Stochastic water quality optimization using imbedded chance constraints

A chance‐constrained stochastic programming model is developed for water quality optimization. It determines the least cost allocation of waste treatment plant biochemical oxygen demand (BOD) removal efficiencies, subject to probabilistic restrictions on maximum allowable instream dissolved oxygen deficit. The new model extends well beyond traditional approaches that assume streamflow is the sole random variable. In addition to streamflow, other random variables in the model are initial in‐stream BOD level and dissolved oxygen (DO) deficit; waste outfall flow rates, BOD levels and DO deficits; deoxygenation k 1 , reaeration k 2 , and sedimentation‐scour rate k 3 coefficients of the Streeter‐Phelps DO sag model; photosynthetic input‐benthic depletion rates A i , and nonpoint source BOD input rate P i for the Camp‐Dobbins extensions to the Streeter‐Phelps model. These random variables appear in more highly aggregated terms which in turn form part of the probabilistic constraints of the water quality optimization model.
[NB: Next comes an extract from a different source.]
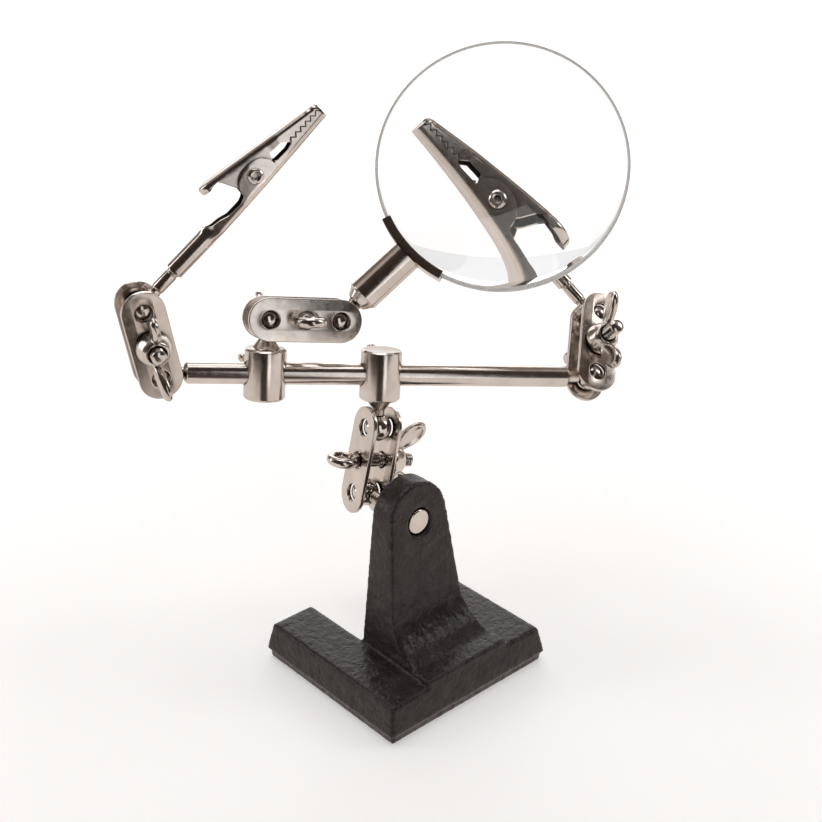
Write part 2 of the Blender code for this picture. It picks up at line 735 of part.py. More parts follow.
def spring_curve(name):
    """Torsion spring round the rivet with one leg on the lower jaw's floor and one under the lever."""
    per_turn = 12
    count = int(SPRING_TURNS * per_turn)
    pitch = 0.00075
    half = SPRING_TURNS * pitch / 2
    start = radians(-100)
    points = []
    for i in range(count + 1):
        turn = start - FULL_TURN * i / per_turn
        points.append((
            RIVET_X + SPRING_RADIUS * cos(turn), -half + pitch * i / per_turn,
            RIVET_Z + SPRING_RADIUS * sin(turn),
        ))
    first = Vector(points[0]) + Vector((-0.0045, 0.0, -0.0003))
    last = Vector(points[-1]) + Vector((-0.0022, 0.0, 0.0016))
    points = [tuple(first), *points, tuple(last)]
    curve = bpy.data.curves.new(name, "CURVE")
    curve.dimensions = "3D"
    curve.bevel_depth = SPRING_WIRE
    curve.bevel_resolution = 2
    curve.use_fill_caps = True
    spline = curve.splines.new("POLY")
    spline.points.add(len(points) - 1)
    for point, position in zip(spline.points, points):
        point.co = (*position, 1.0)
    return curve


def make_clip(side, place, parent):
    """Clip whose ball is at its origin, whose tip is towards +X and whose upper jaw is towards +Z."""
    body = pivot(f"{side}_clip", place, parent)
    flat = Matrix.Identity(4)
    profile = [
        (STEM_RADIUS, STEM_END), (STEM_RADIUS, 0.0062), (NECK_RADIUS, 0.0058), (NECK_RADIUS, NECK_START),
    ]
    turned(f"{side}_clip_stem", pull_to_axis(profile), NICKEL, body, TURN_Z_TO_X, steps=16)
    lower_plan = [
        (BARREL_START, 0.0022), (BARREL_END, 0.0022), (0.0360, 0.0036), (RIVET_X, 0.0039),
        (0.0520, 0.0035), (CLIP_TIP, 0.0022),
    ]
    lower_inner = [
        (BARREL_END, 0.0022 - SHEET), (0.0360, 0.0036 - SHEET), (RIVET_X, 0.0039 - SHEET),
        (0.0520, 0.0035 - SHEET), (CLIP_TIP - SHEET, 0.0022 - SHEET),
    ]
    floor = [
        (BARREL_END, -0.0013), (CLIP_TIP - SHEET, SHEET - 0.0006), (CLIP_TIP - SHEET, 0.02),
        (BARREL_END, 0.02),
    ]
    lower = make_jaw(
        f"{side}_clip_lower_jaw", lower_jaw_outline(), lower_plan, lower_inner, floor, body, flat,
    )
    barrel = rod_mesh(f"{side}_clip_barrel", BARREL_RADIUS, BARREL_START, BARREL_END, 16)
    barrel = add_cutter(f"{side}_clip_barrel", barrel, body, TURN_Z_TO_X)
    boolean(lower, barrel, "UNION")
    bore = rod_mesh(f"{side}_clip_bore", STEM_RADIUS + 0.0001, 0.0, BARREL_END + 0.001, 16)
    boolean(lower, add_cutter(f"{side}_clip_bore", bore, body, TURN_Z_TO_X), "DIFFERENCE")
    rivet_place = Matrix.Translation((RIVET_X, 0.0, RIVET_Z)) @ TURN_Z_TO_Y
    pin_hole = rod_mesh(f"{side}_clip_pin_hole", RIVET_RADIUS + 0.0002, -0.01, 0.01, 16)
    pin_hole = add_cutter(f"{side}_clip_pin_hole", pin_hole, body, rivet_place)
    boolean(lower, pin_hole, "DIFFERENCE")
    head = 0.0045
    shoulder = 0.0039 + 0.0002
    rivet_profile = [
        (RIVET_BORE, head), (RIVET_HEAD_RADIUS, head), (RIVET_HEAD_RADIUS, shoulder),
        (RIVET_RADIUS, shoulder), (RIVET_RADIUS, -shoulder), (RIVET_HEAD_RADIUS, -shoulder),
        (RIVET_HEAD_RADIUS, -head), (RIVET_BORE, -head),
    ]
    turned(f"{side}_clip_rivet", rivet_profile, NICKEL, body, rivet_place, closed=True, steps=16)
    add_part(f"{side}_clip_spring", spring_curve(f"{side}_clip_spring"), NICKEL, body)
    jaw_place = Matrix.Translation((RIVET_X, 0.0, RIVET_Z))
    jaw_body = pivot(f"{side}_jaw_pivot", place @ jaw_place, body)
    upper_plan = [
        (0.0300, 0.0016), (0.0314, 0.0026), (0.0330, 0.0029), (0.0500, 0.0029), (0.0525, 0.0032),
        (CLIP_TIP, 0.0022),
    ]
    upper_inner = [
        (0.0320, 0.0029 - SHEET), (0.0500, 0.0029 - SHEET), (0.0525, 0.0032 - SHEET),
        (CLIP_TIP - SHEET, 0.0022 - SHEET),
    ]
    ceiling = [
        (0.0326, -0.01), (CLIP_TIP - SHEET, -0.01), (CLIP_TIP - SHEET, 0.0036 - SHEET),
        (0.0400, 0.0086 - SHEET), (0.0326, 0.0101 - SHEET),
    ]
    local = jaw_place.inverted()
    upper = make_jaw(
        f"{side}_clip_upper_jaw", upper_jaw_outline(), upper_plan, upper_inner, ceiling, jaw_body, local,
    )
    boolean(upper, pin_hole, "DIFFERENCE")
    return body


# ---------------------------------------------------------------- assembly

def make_assembly():
    base = make_base()
    stud_ball = Vector((0.0, STUD_BALL_Y, STUD_HEIGHT))
    ball_place = Matrix.Translation(stud_ball) @ Matrix.Rotation(pi / 2, 4, "X")
    stud_pivot = pivot("base_ball_pivot", ball_place, base)
    ball("base_stud_ball", stud_pivot, Matrix.Identity(4))

    clamp_place = frame_at(stud_ball, aim(*LOWER_CLAMP_AIM), aim(*LOWER_CLAMP_EYE))
    lower_clamp = make_clamp("lower_clamp", clamp_place, stud_pivot)

    bar_axis = aim(*BAR_AIM)
    collar_up = frame_at(Vector(), bar_axis, aim(*CENTER_COLLAR_AIM)).col[2].to_3d()
    upper_ball = clamp_place @ Vector((HOLE_SPACING, 0.0, 0.0))
    bar_center = upper_ball + collar_up * COLLAR_BALL_REACH
    center_place = frame_at(bar_center, bar_axis, -collar_up)
    center_ball = pivot("center_ball_pivot", frame_at(upper_ball, bar_axis, collar_up), lower_clamp)
    ball("center_collar_ball", center_ball, Matrix.Identity(4))
    center = pivot("center_collar_pivot", frame_at(upper_ball, bar_axis, collar_up), center_ball)
    center_local = PLACES[center].inverted() @ center_place
    part = collar("center_collar", center_local, center)
    collar_screw_hole(part, "center_collar", center_local, center, -1)
    collar_screw("center_collar", center, center_place, -1)

    bar_place = frame_at(bar_center, bar_axis, collar_up)
    bar = pivot("crossbar_pivot", bar_place, center)
    crossbar(bar)

    slider_center = bar_place @ Vector((MAGNIFIER_COLLAR_PLACE, 0.0, 0.0))
    slider_place = frame_at(slider_center, bar_axis, aim(*MAGNIFIER_COLLAR_AIM))
    slider = pivot("magnifier_collar_pivot", slider_place, bar)
    part = collar("magnifier_collar", Matrix.Identity(4), slider)
    collar_screw_hole(part, "magnifier_collar", Matrix.Identity(4), slider, 1)
    collar_screw("magnifier_collar", slider, slider_place, 1)
    slider_up = slider_place.col[2].to_3d()
    slider_ball = slider_place @ Vector((0.0, 0.0, COLLAR_BALL_REACH))
    ball_pivot = pivot("magnifier_collar_ball_pivot", frame_at(slider_ball, bar_axis, slider_up), slider)
    ball("magnifier_collar_ball", ball_pivot, Matrix.Rotation(pi, 4, "X"))

    clamp_place = frame_at(slider_ball, aim(*MAGNIFIER_CLAMP_AIM), aim(*MAGNIFIER_CLAMP_EYE))
    magnifier_clamp = make_clamp("magnifier_clamp", clamp_place, ball_pivot)
    handle_ball = clamp_place @ Vector((HOLE_SPACING, 0.0, 0.0))
    handle_place = frame_at(handle_ball, aim(*HANDLE_AIM), aim(*LENS_FACE_AIM))
    ball_pivot = pivot("handle_ball_pivot", handle_place, magnifier_clamp)
    ball("magnifier_handle_ball", ball_pivot, TURN_Z_TO_X)
    make_magnifier(handle_place, ball_pivot)

    arms = (
        ("left", BAR_LEFT_BALL, TURN_Z_TO_X, LEFT_CLAMP_AIM, LEFT_CLAMP_EYE, LEFT_CLIP_AIM, LEFT_CLIP_BACK),
        ("right", BAR_RIGHT_BALL, TURN_Z_TO_MINUS_X, RIGHT_CLAMP_AIM, RIGHT_CLAMP_EYE, RIGHT_CLIP_AIM,
         RIGHT_CLIP_BACK),
    )
    for side, reach, towards_bar, clamp_aim, eye_aim, clip_aim, back_aim in arms:
        bar_ball = bar_place @ Vector((reach, 0.0, 0.0))
        ball_pivot = pivot(f"bar_{side}_ball_pivot", frame_at(bar_ball, bar_axis, collar_up), bar)
        ball(f"bar_{side}_ball", ball_pivot, towards_bar)
        clamp_place = frame_at(bar_ball, aim(*clamp_aim), aim(*eye_aim))
        clamp = make_clamp(f"{side}_clamp", clamp_place, ball_pivot)
        clip_ball = clamp_place @ Vector((HOLE_SPACING, 0.0, 0.0))
        clip_place = frame_at(clip_ball, aim(*clip_aim), aim(*back_aim))
        ball_pivot = pivot(f"{side}_clip_ball_pivot", clip_place, clamp)
        ball(f"{side}_clip_ball", ball_pivot, TURN_Z_TO_X)
        make_clip(side, clip_place, ball_pivot)


clear_scene()
PARTS = new_collection(OBJECT_NAME)
CUTTERS = new_collection("cutters")
NICKEL = new_material("nickel_plate", (0.66, 0.61, 0.57), 0.18, 1.0)
CAST_IRON = new_material("black_cast_iron", (0.025, 0.022, 0.021), 0.45, 0.0)
GLASS = new_material("lens_glass", (0.95, 0.97, 0.97), 0.03, 0.0, 1.0)
make_assembly()
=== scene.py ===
"""Looks of the helping hands magnifier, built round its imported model."""
import json
from math import asin, cos, degrees, pi, radians, sin, sqrt

import bmesh
import bpy
from mathutils import Matrix, Vector


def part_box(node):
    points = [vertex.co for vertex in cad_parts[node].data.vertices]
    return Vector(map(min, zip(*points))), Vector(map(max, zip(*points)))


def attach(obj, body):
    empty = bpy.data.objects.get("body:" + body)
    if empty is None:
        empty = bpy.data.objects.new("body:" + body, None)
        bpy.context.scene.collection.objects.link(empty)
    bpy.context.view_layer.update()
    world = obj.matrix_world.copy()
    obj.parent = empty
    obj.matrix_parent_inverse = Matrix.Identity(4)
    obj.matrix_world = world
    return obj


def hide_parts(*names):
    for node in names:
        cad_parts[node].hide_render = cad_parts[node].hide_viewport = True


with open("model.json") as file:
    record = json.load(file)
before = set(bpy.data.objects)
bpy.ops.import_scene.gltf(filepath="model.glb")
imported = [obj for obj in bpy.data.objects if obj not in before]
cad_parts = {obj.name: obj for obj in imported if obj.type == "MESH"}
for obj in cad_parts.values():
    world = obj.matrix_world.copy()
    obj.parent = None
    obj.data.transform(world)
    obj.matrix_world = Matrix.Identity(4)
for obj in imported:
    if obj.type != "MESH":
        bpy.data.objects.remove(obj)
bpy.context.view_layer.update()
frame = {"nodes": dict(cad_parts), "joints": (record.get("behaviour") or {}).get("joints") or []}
JOINTS = {joint["name"]: joint for joint in frame["joints"]}
MM = 0.001
FULL_TURN = 2 * pi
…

Stochastic simulation procedures for estimating the probability density functions and covariances of these aggregated terms are discussed. A new chance‐constrained programming variant, imbedded chance constraints, is presented along with an example application. In effect, this method imbeds a chance constraint within a chance constraint in a manner which is loosely associated with the distribution‐free method of chance‐constrained programming. It permits the selection of nonexpected value realizations of the mean and variance estimates employed in the deterministic equivalents of traditional chance‐constrained models. As well, it provides a convenient mechanism for generating constraint probability response surfaces. A joint chance‐constrained formulation is also presented which illustrates the possibility for prescription of an overall system reliability level, rather than reach‐by‐reach reliability assignment.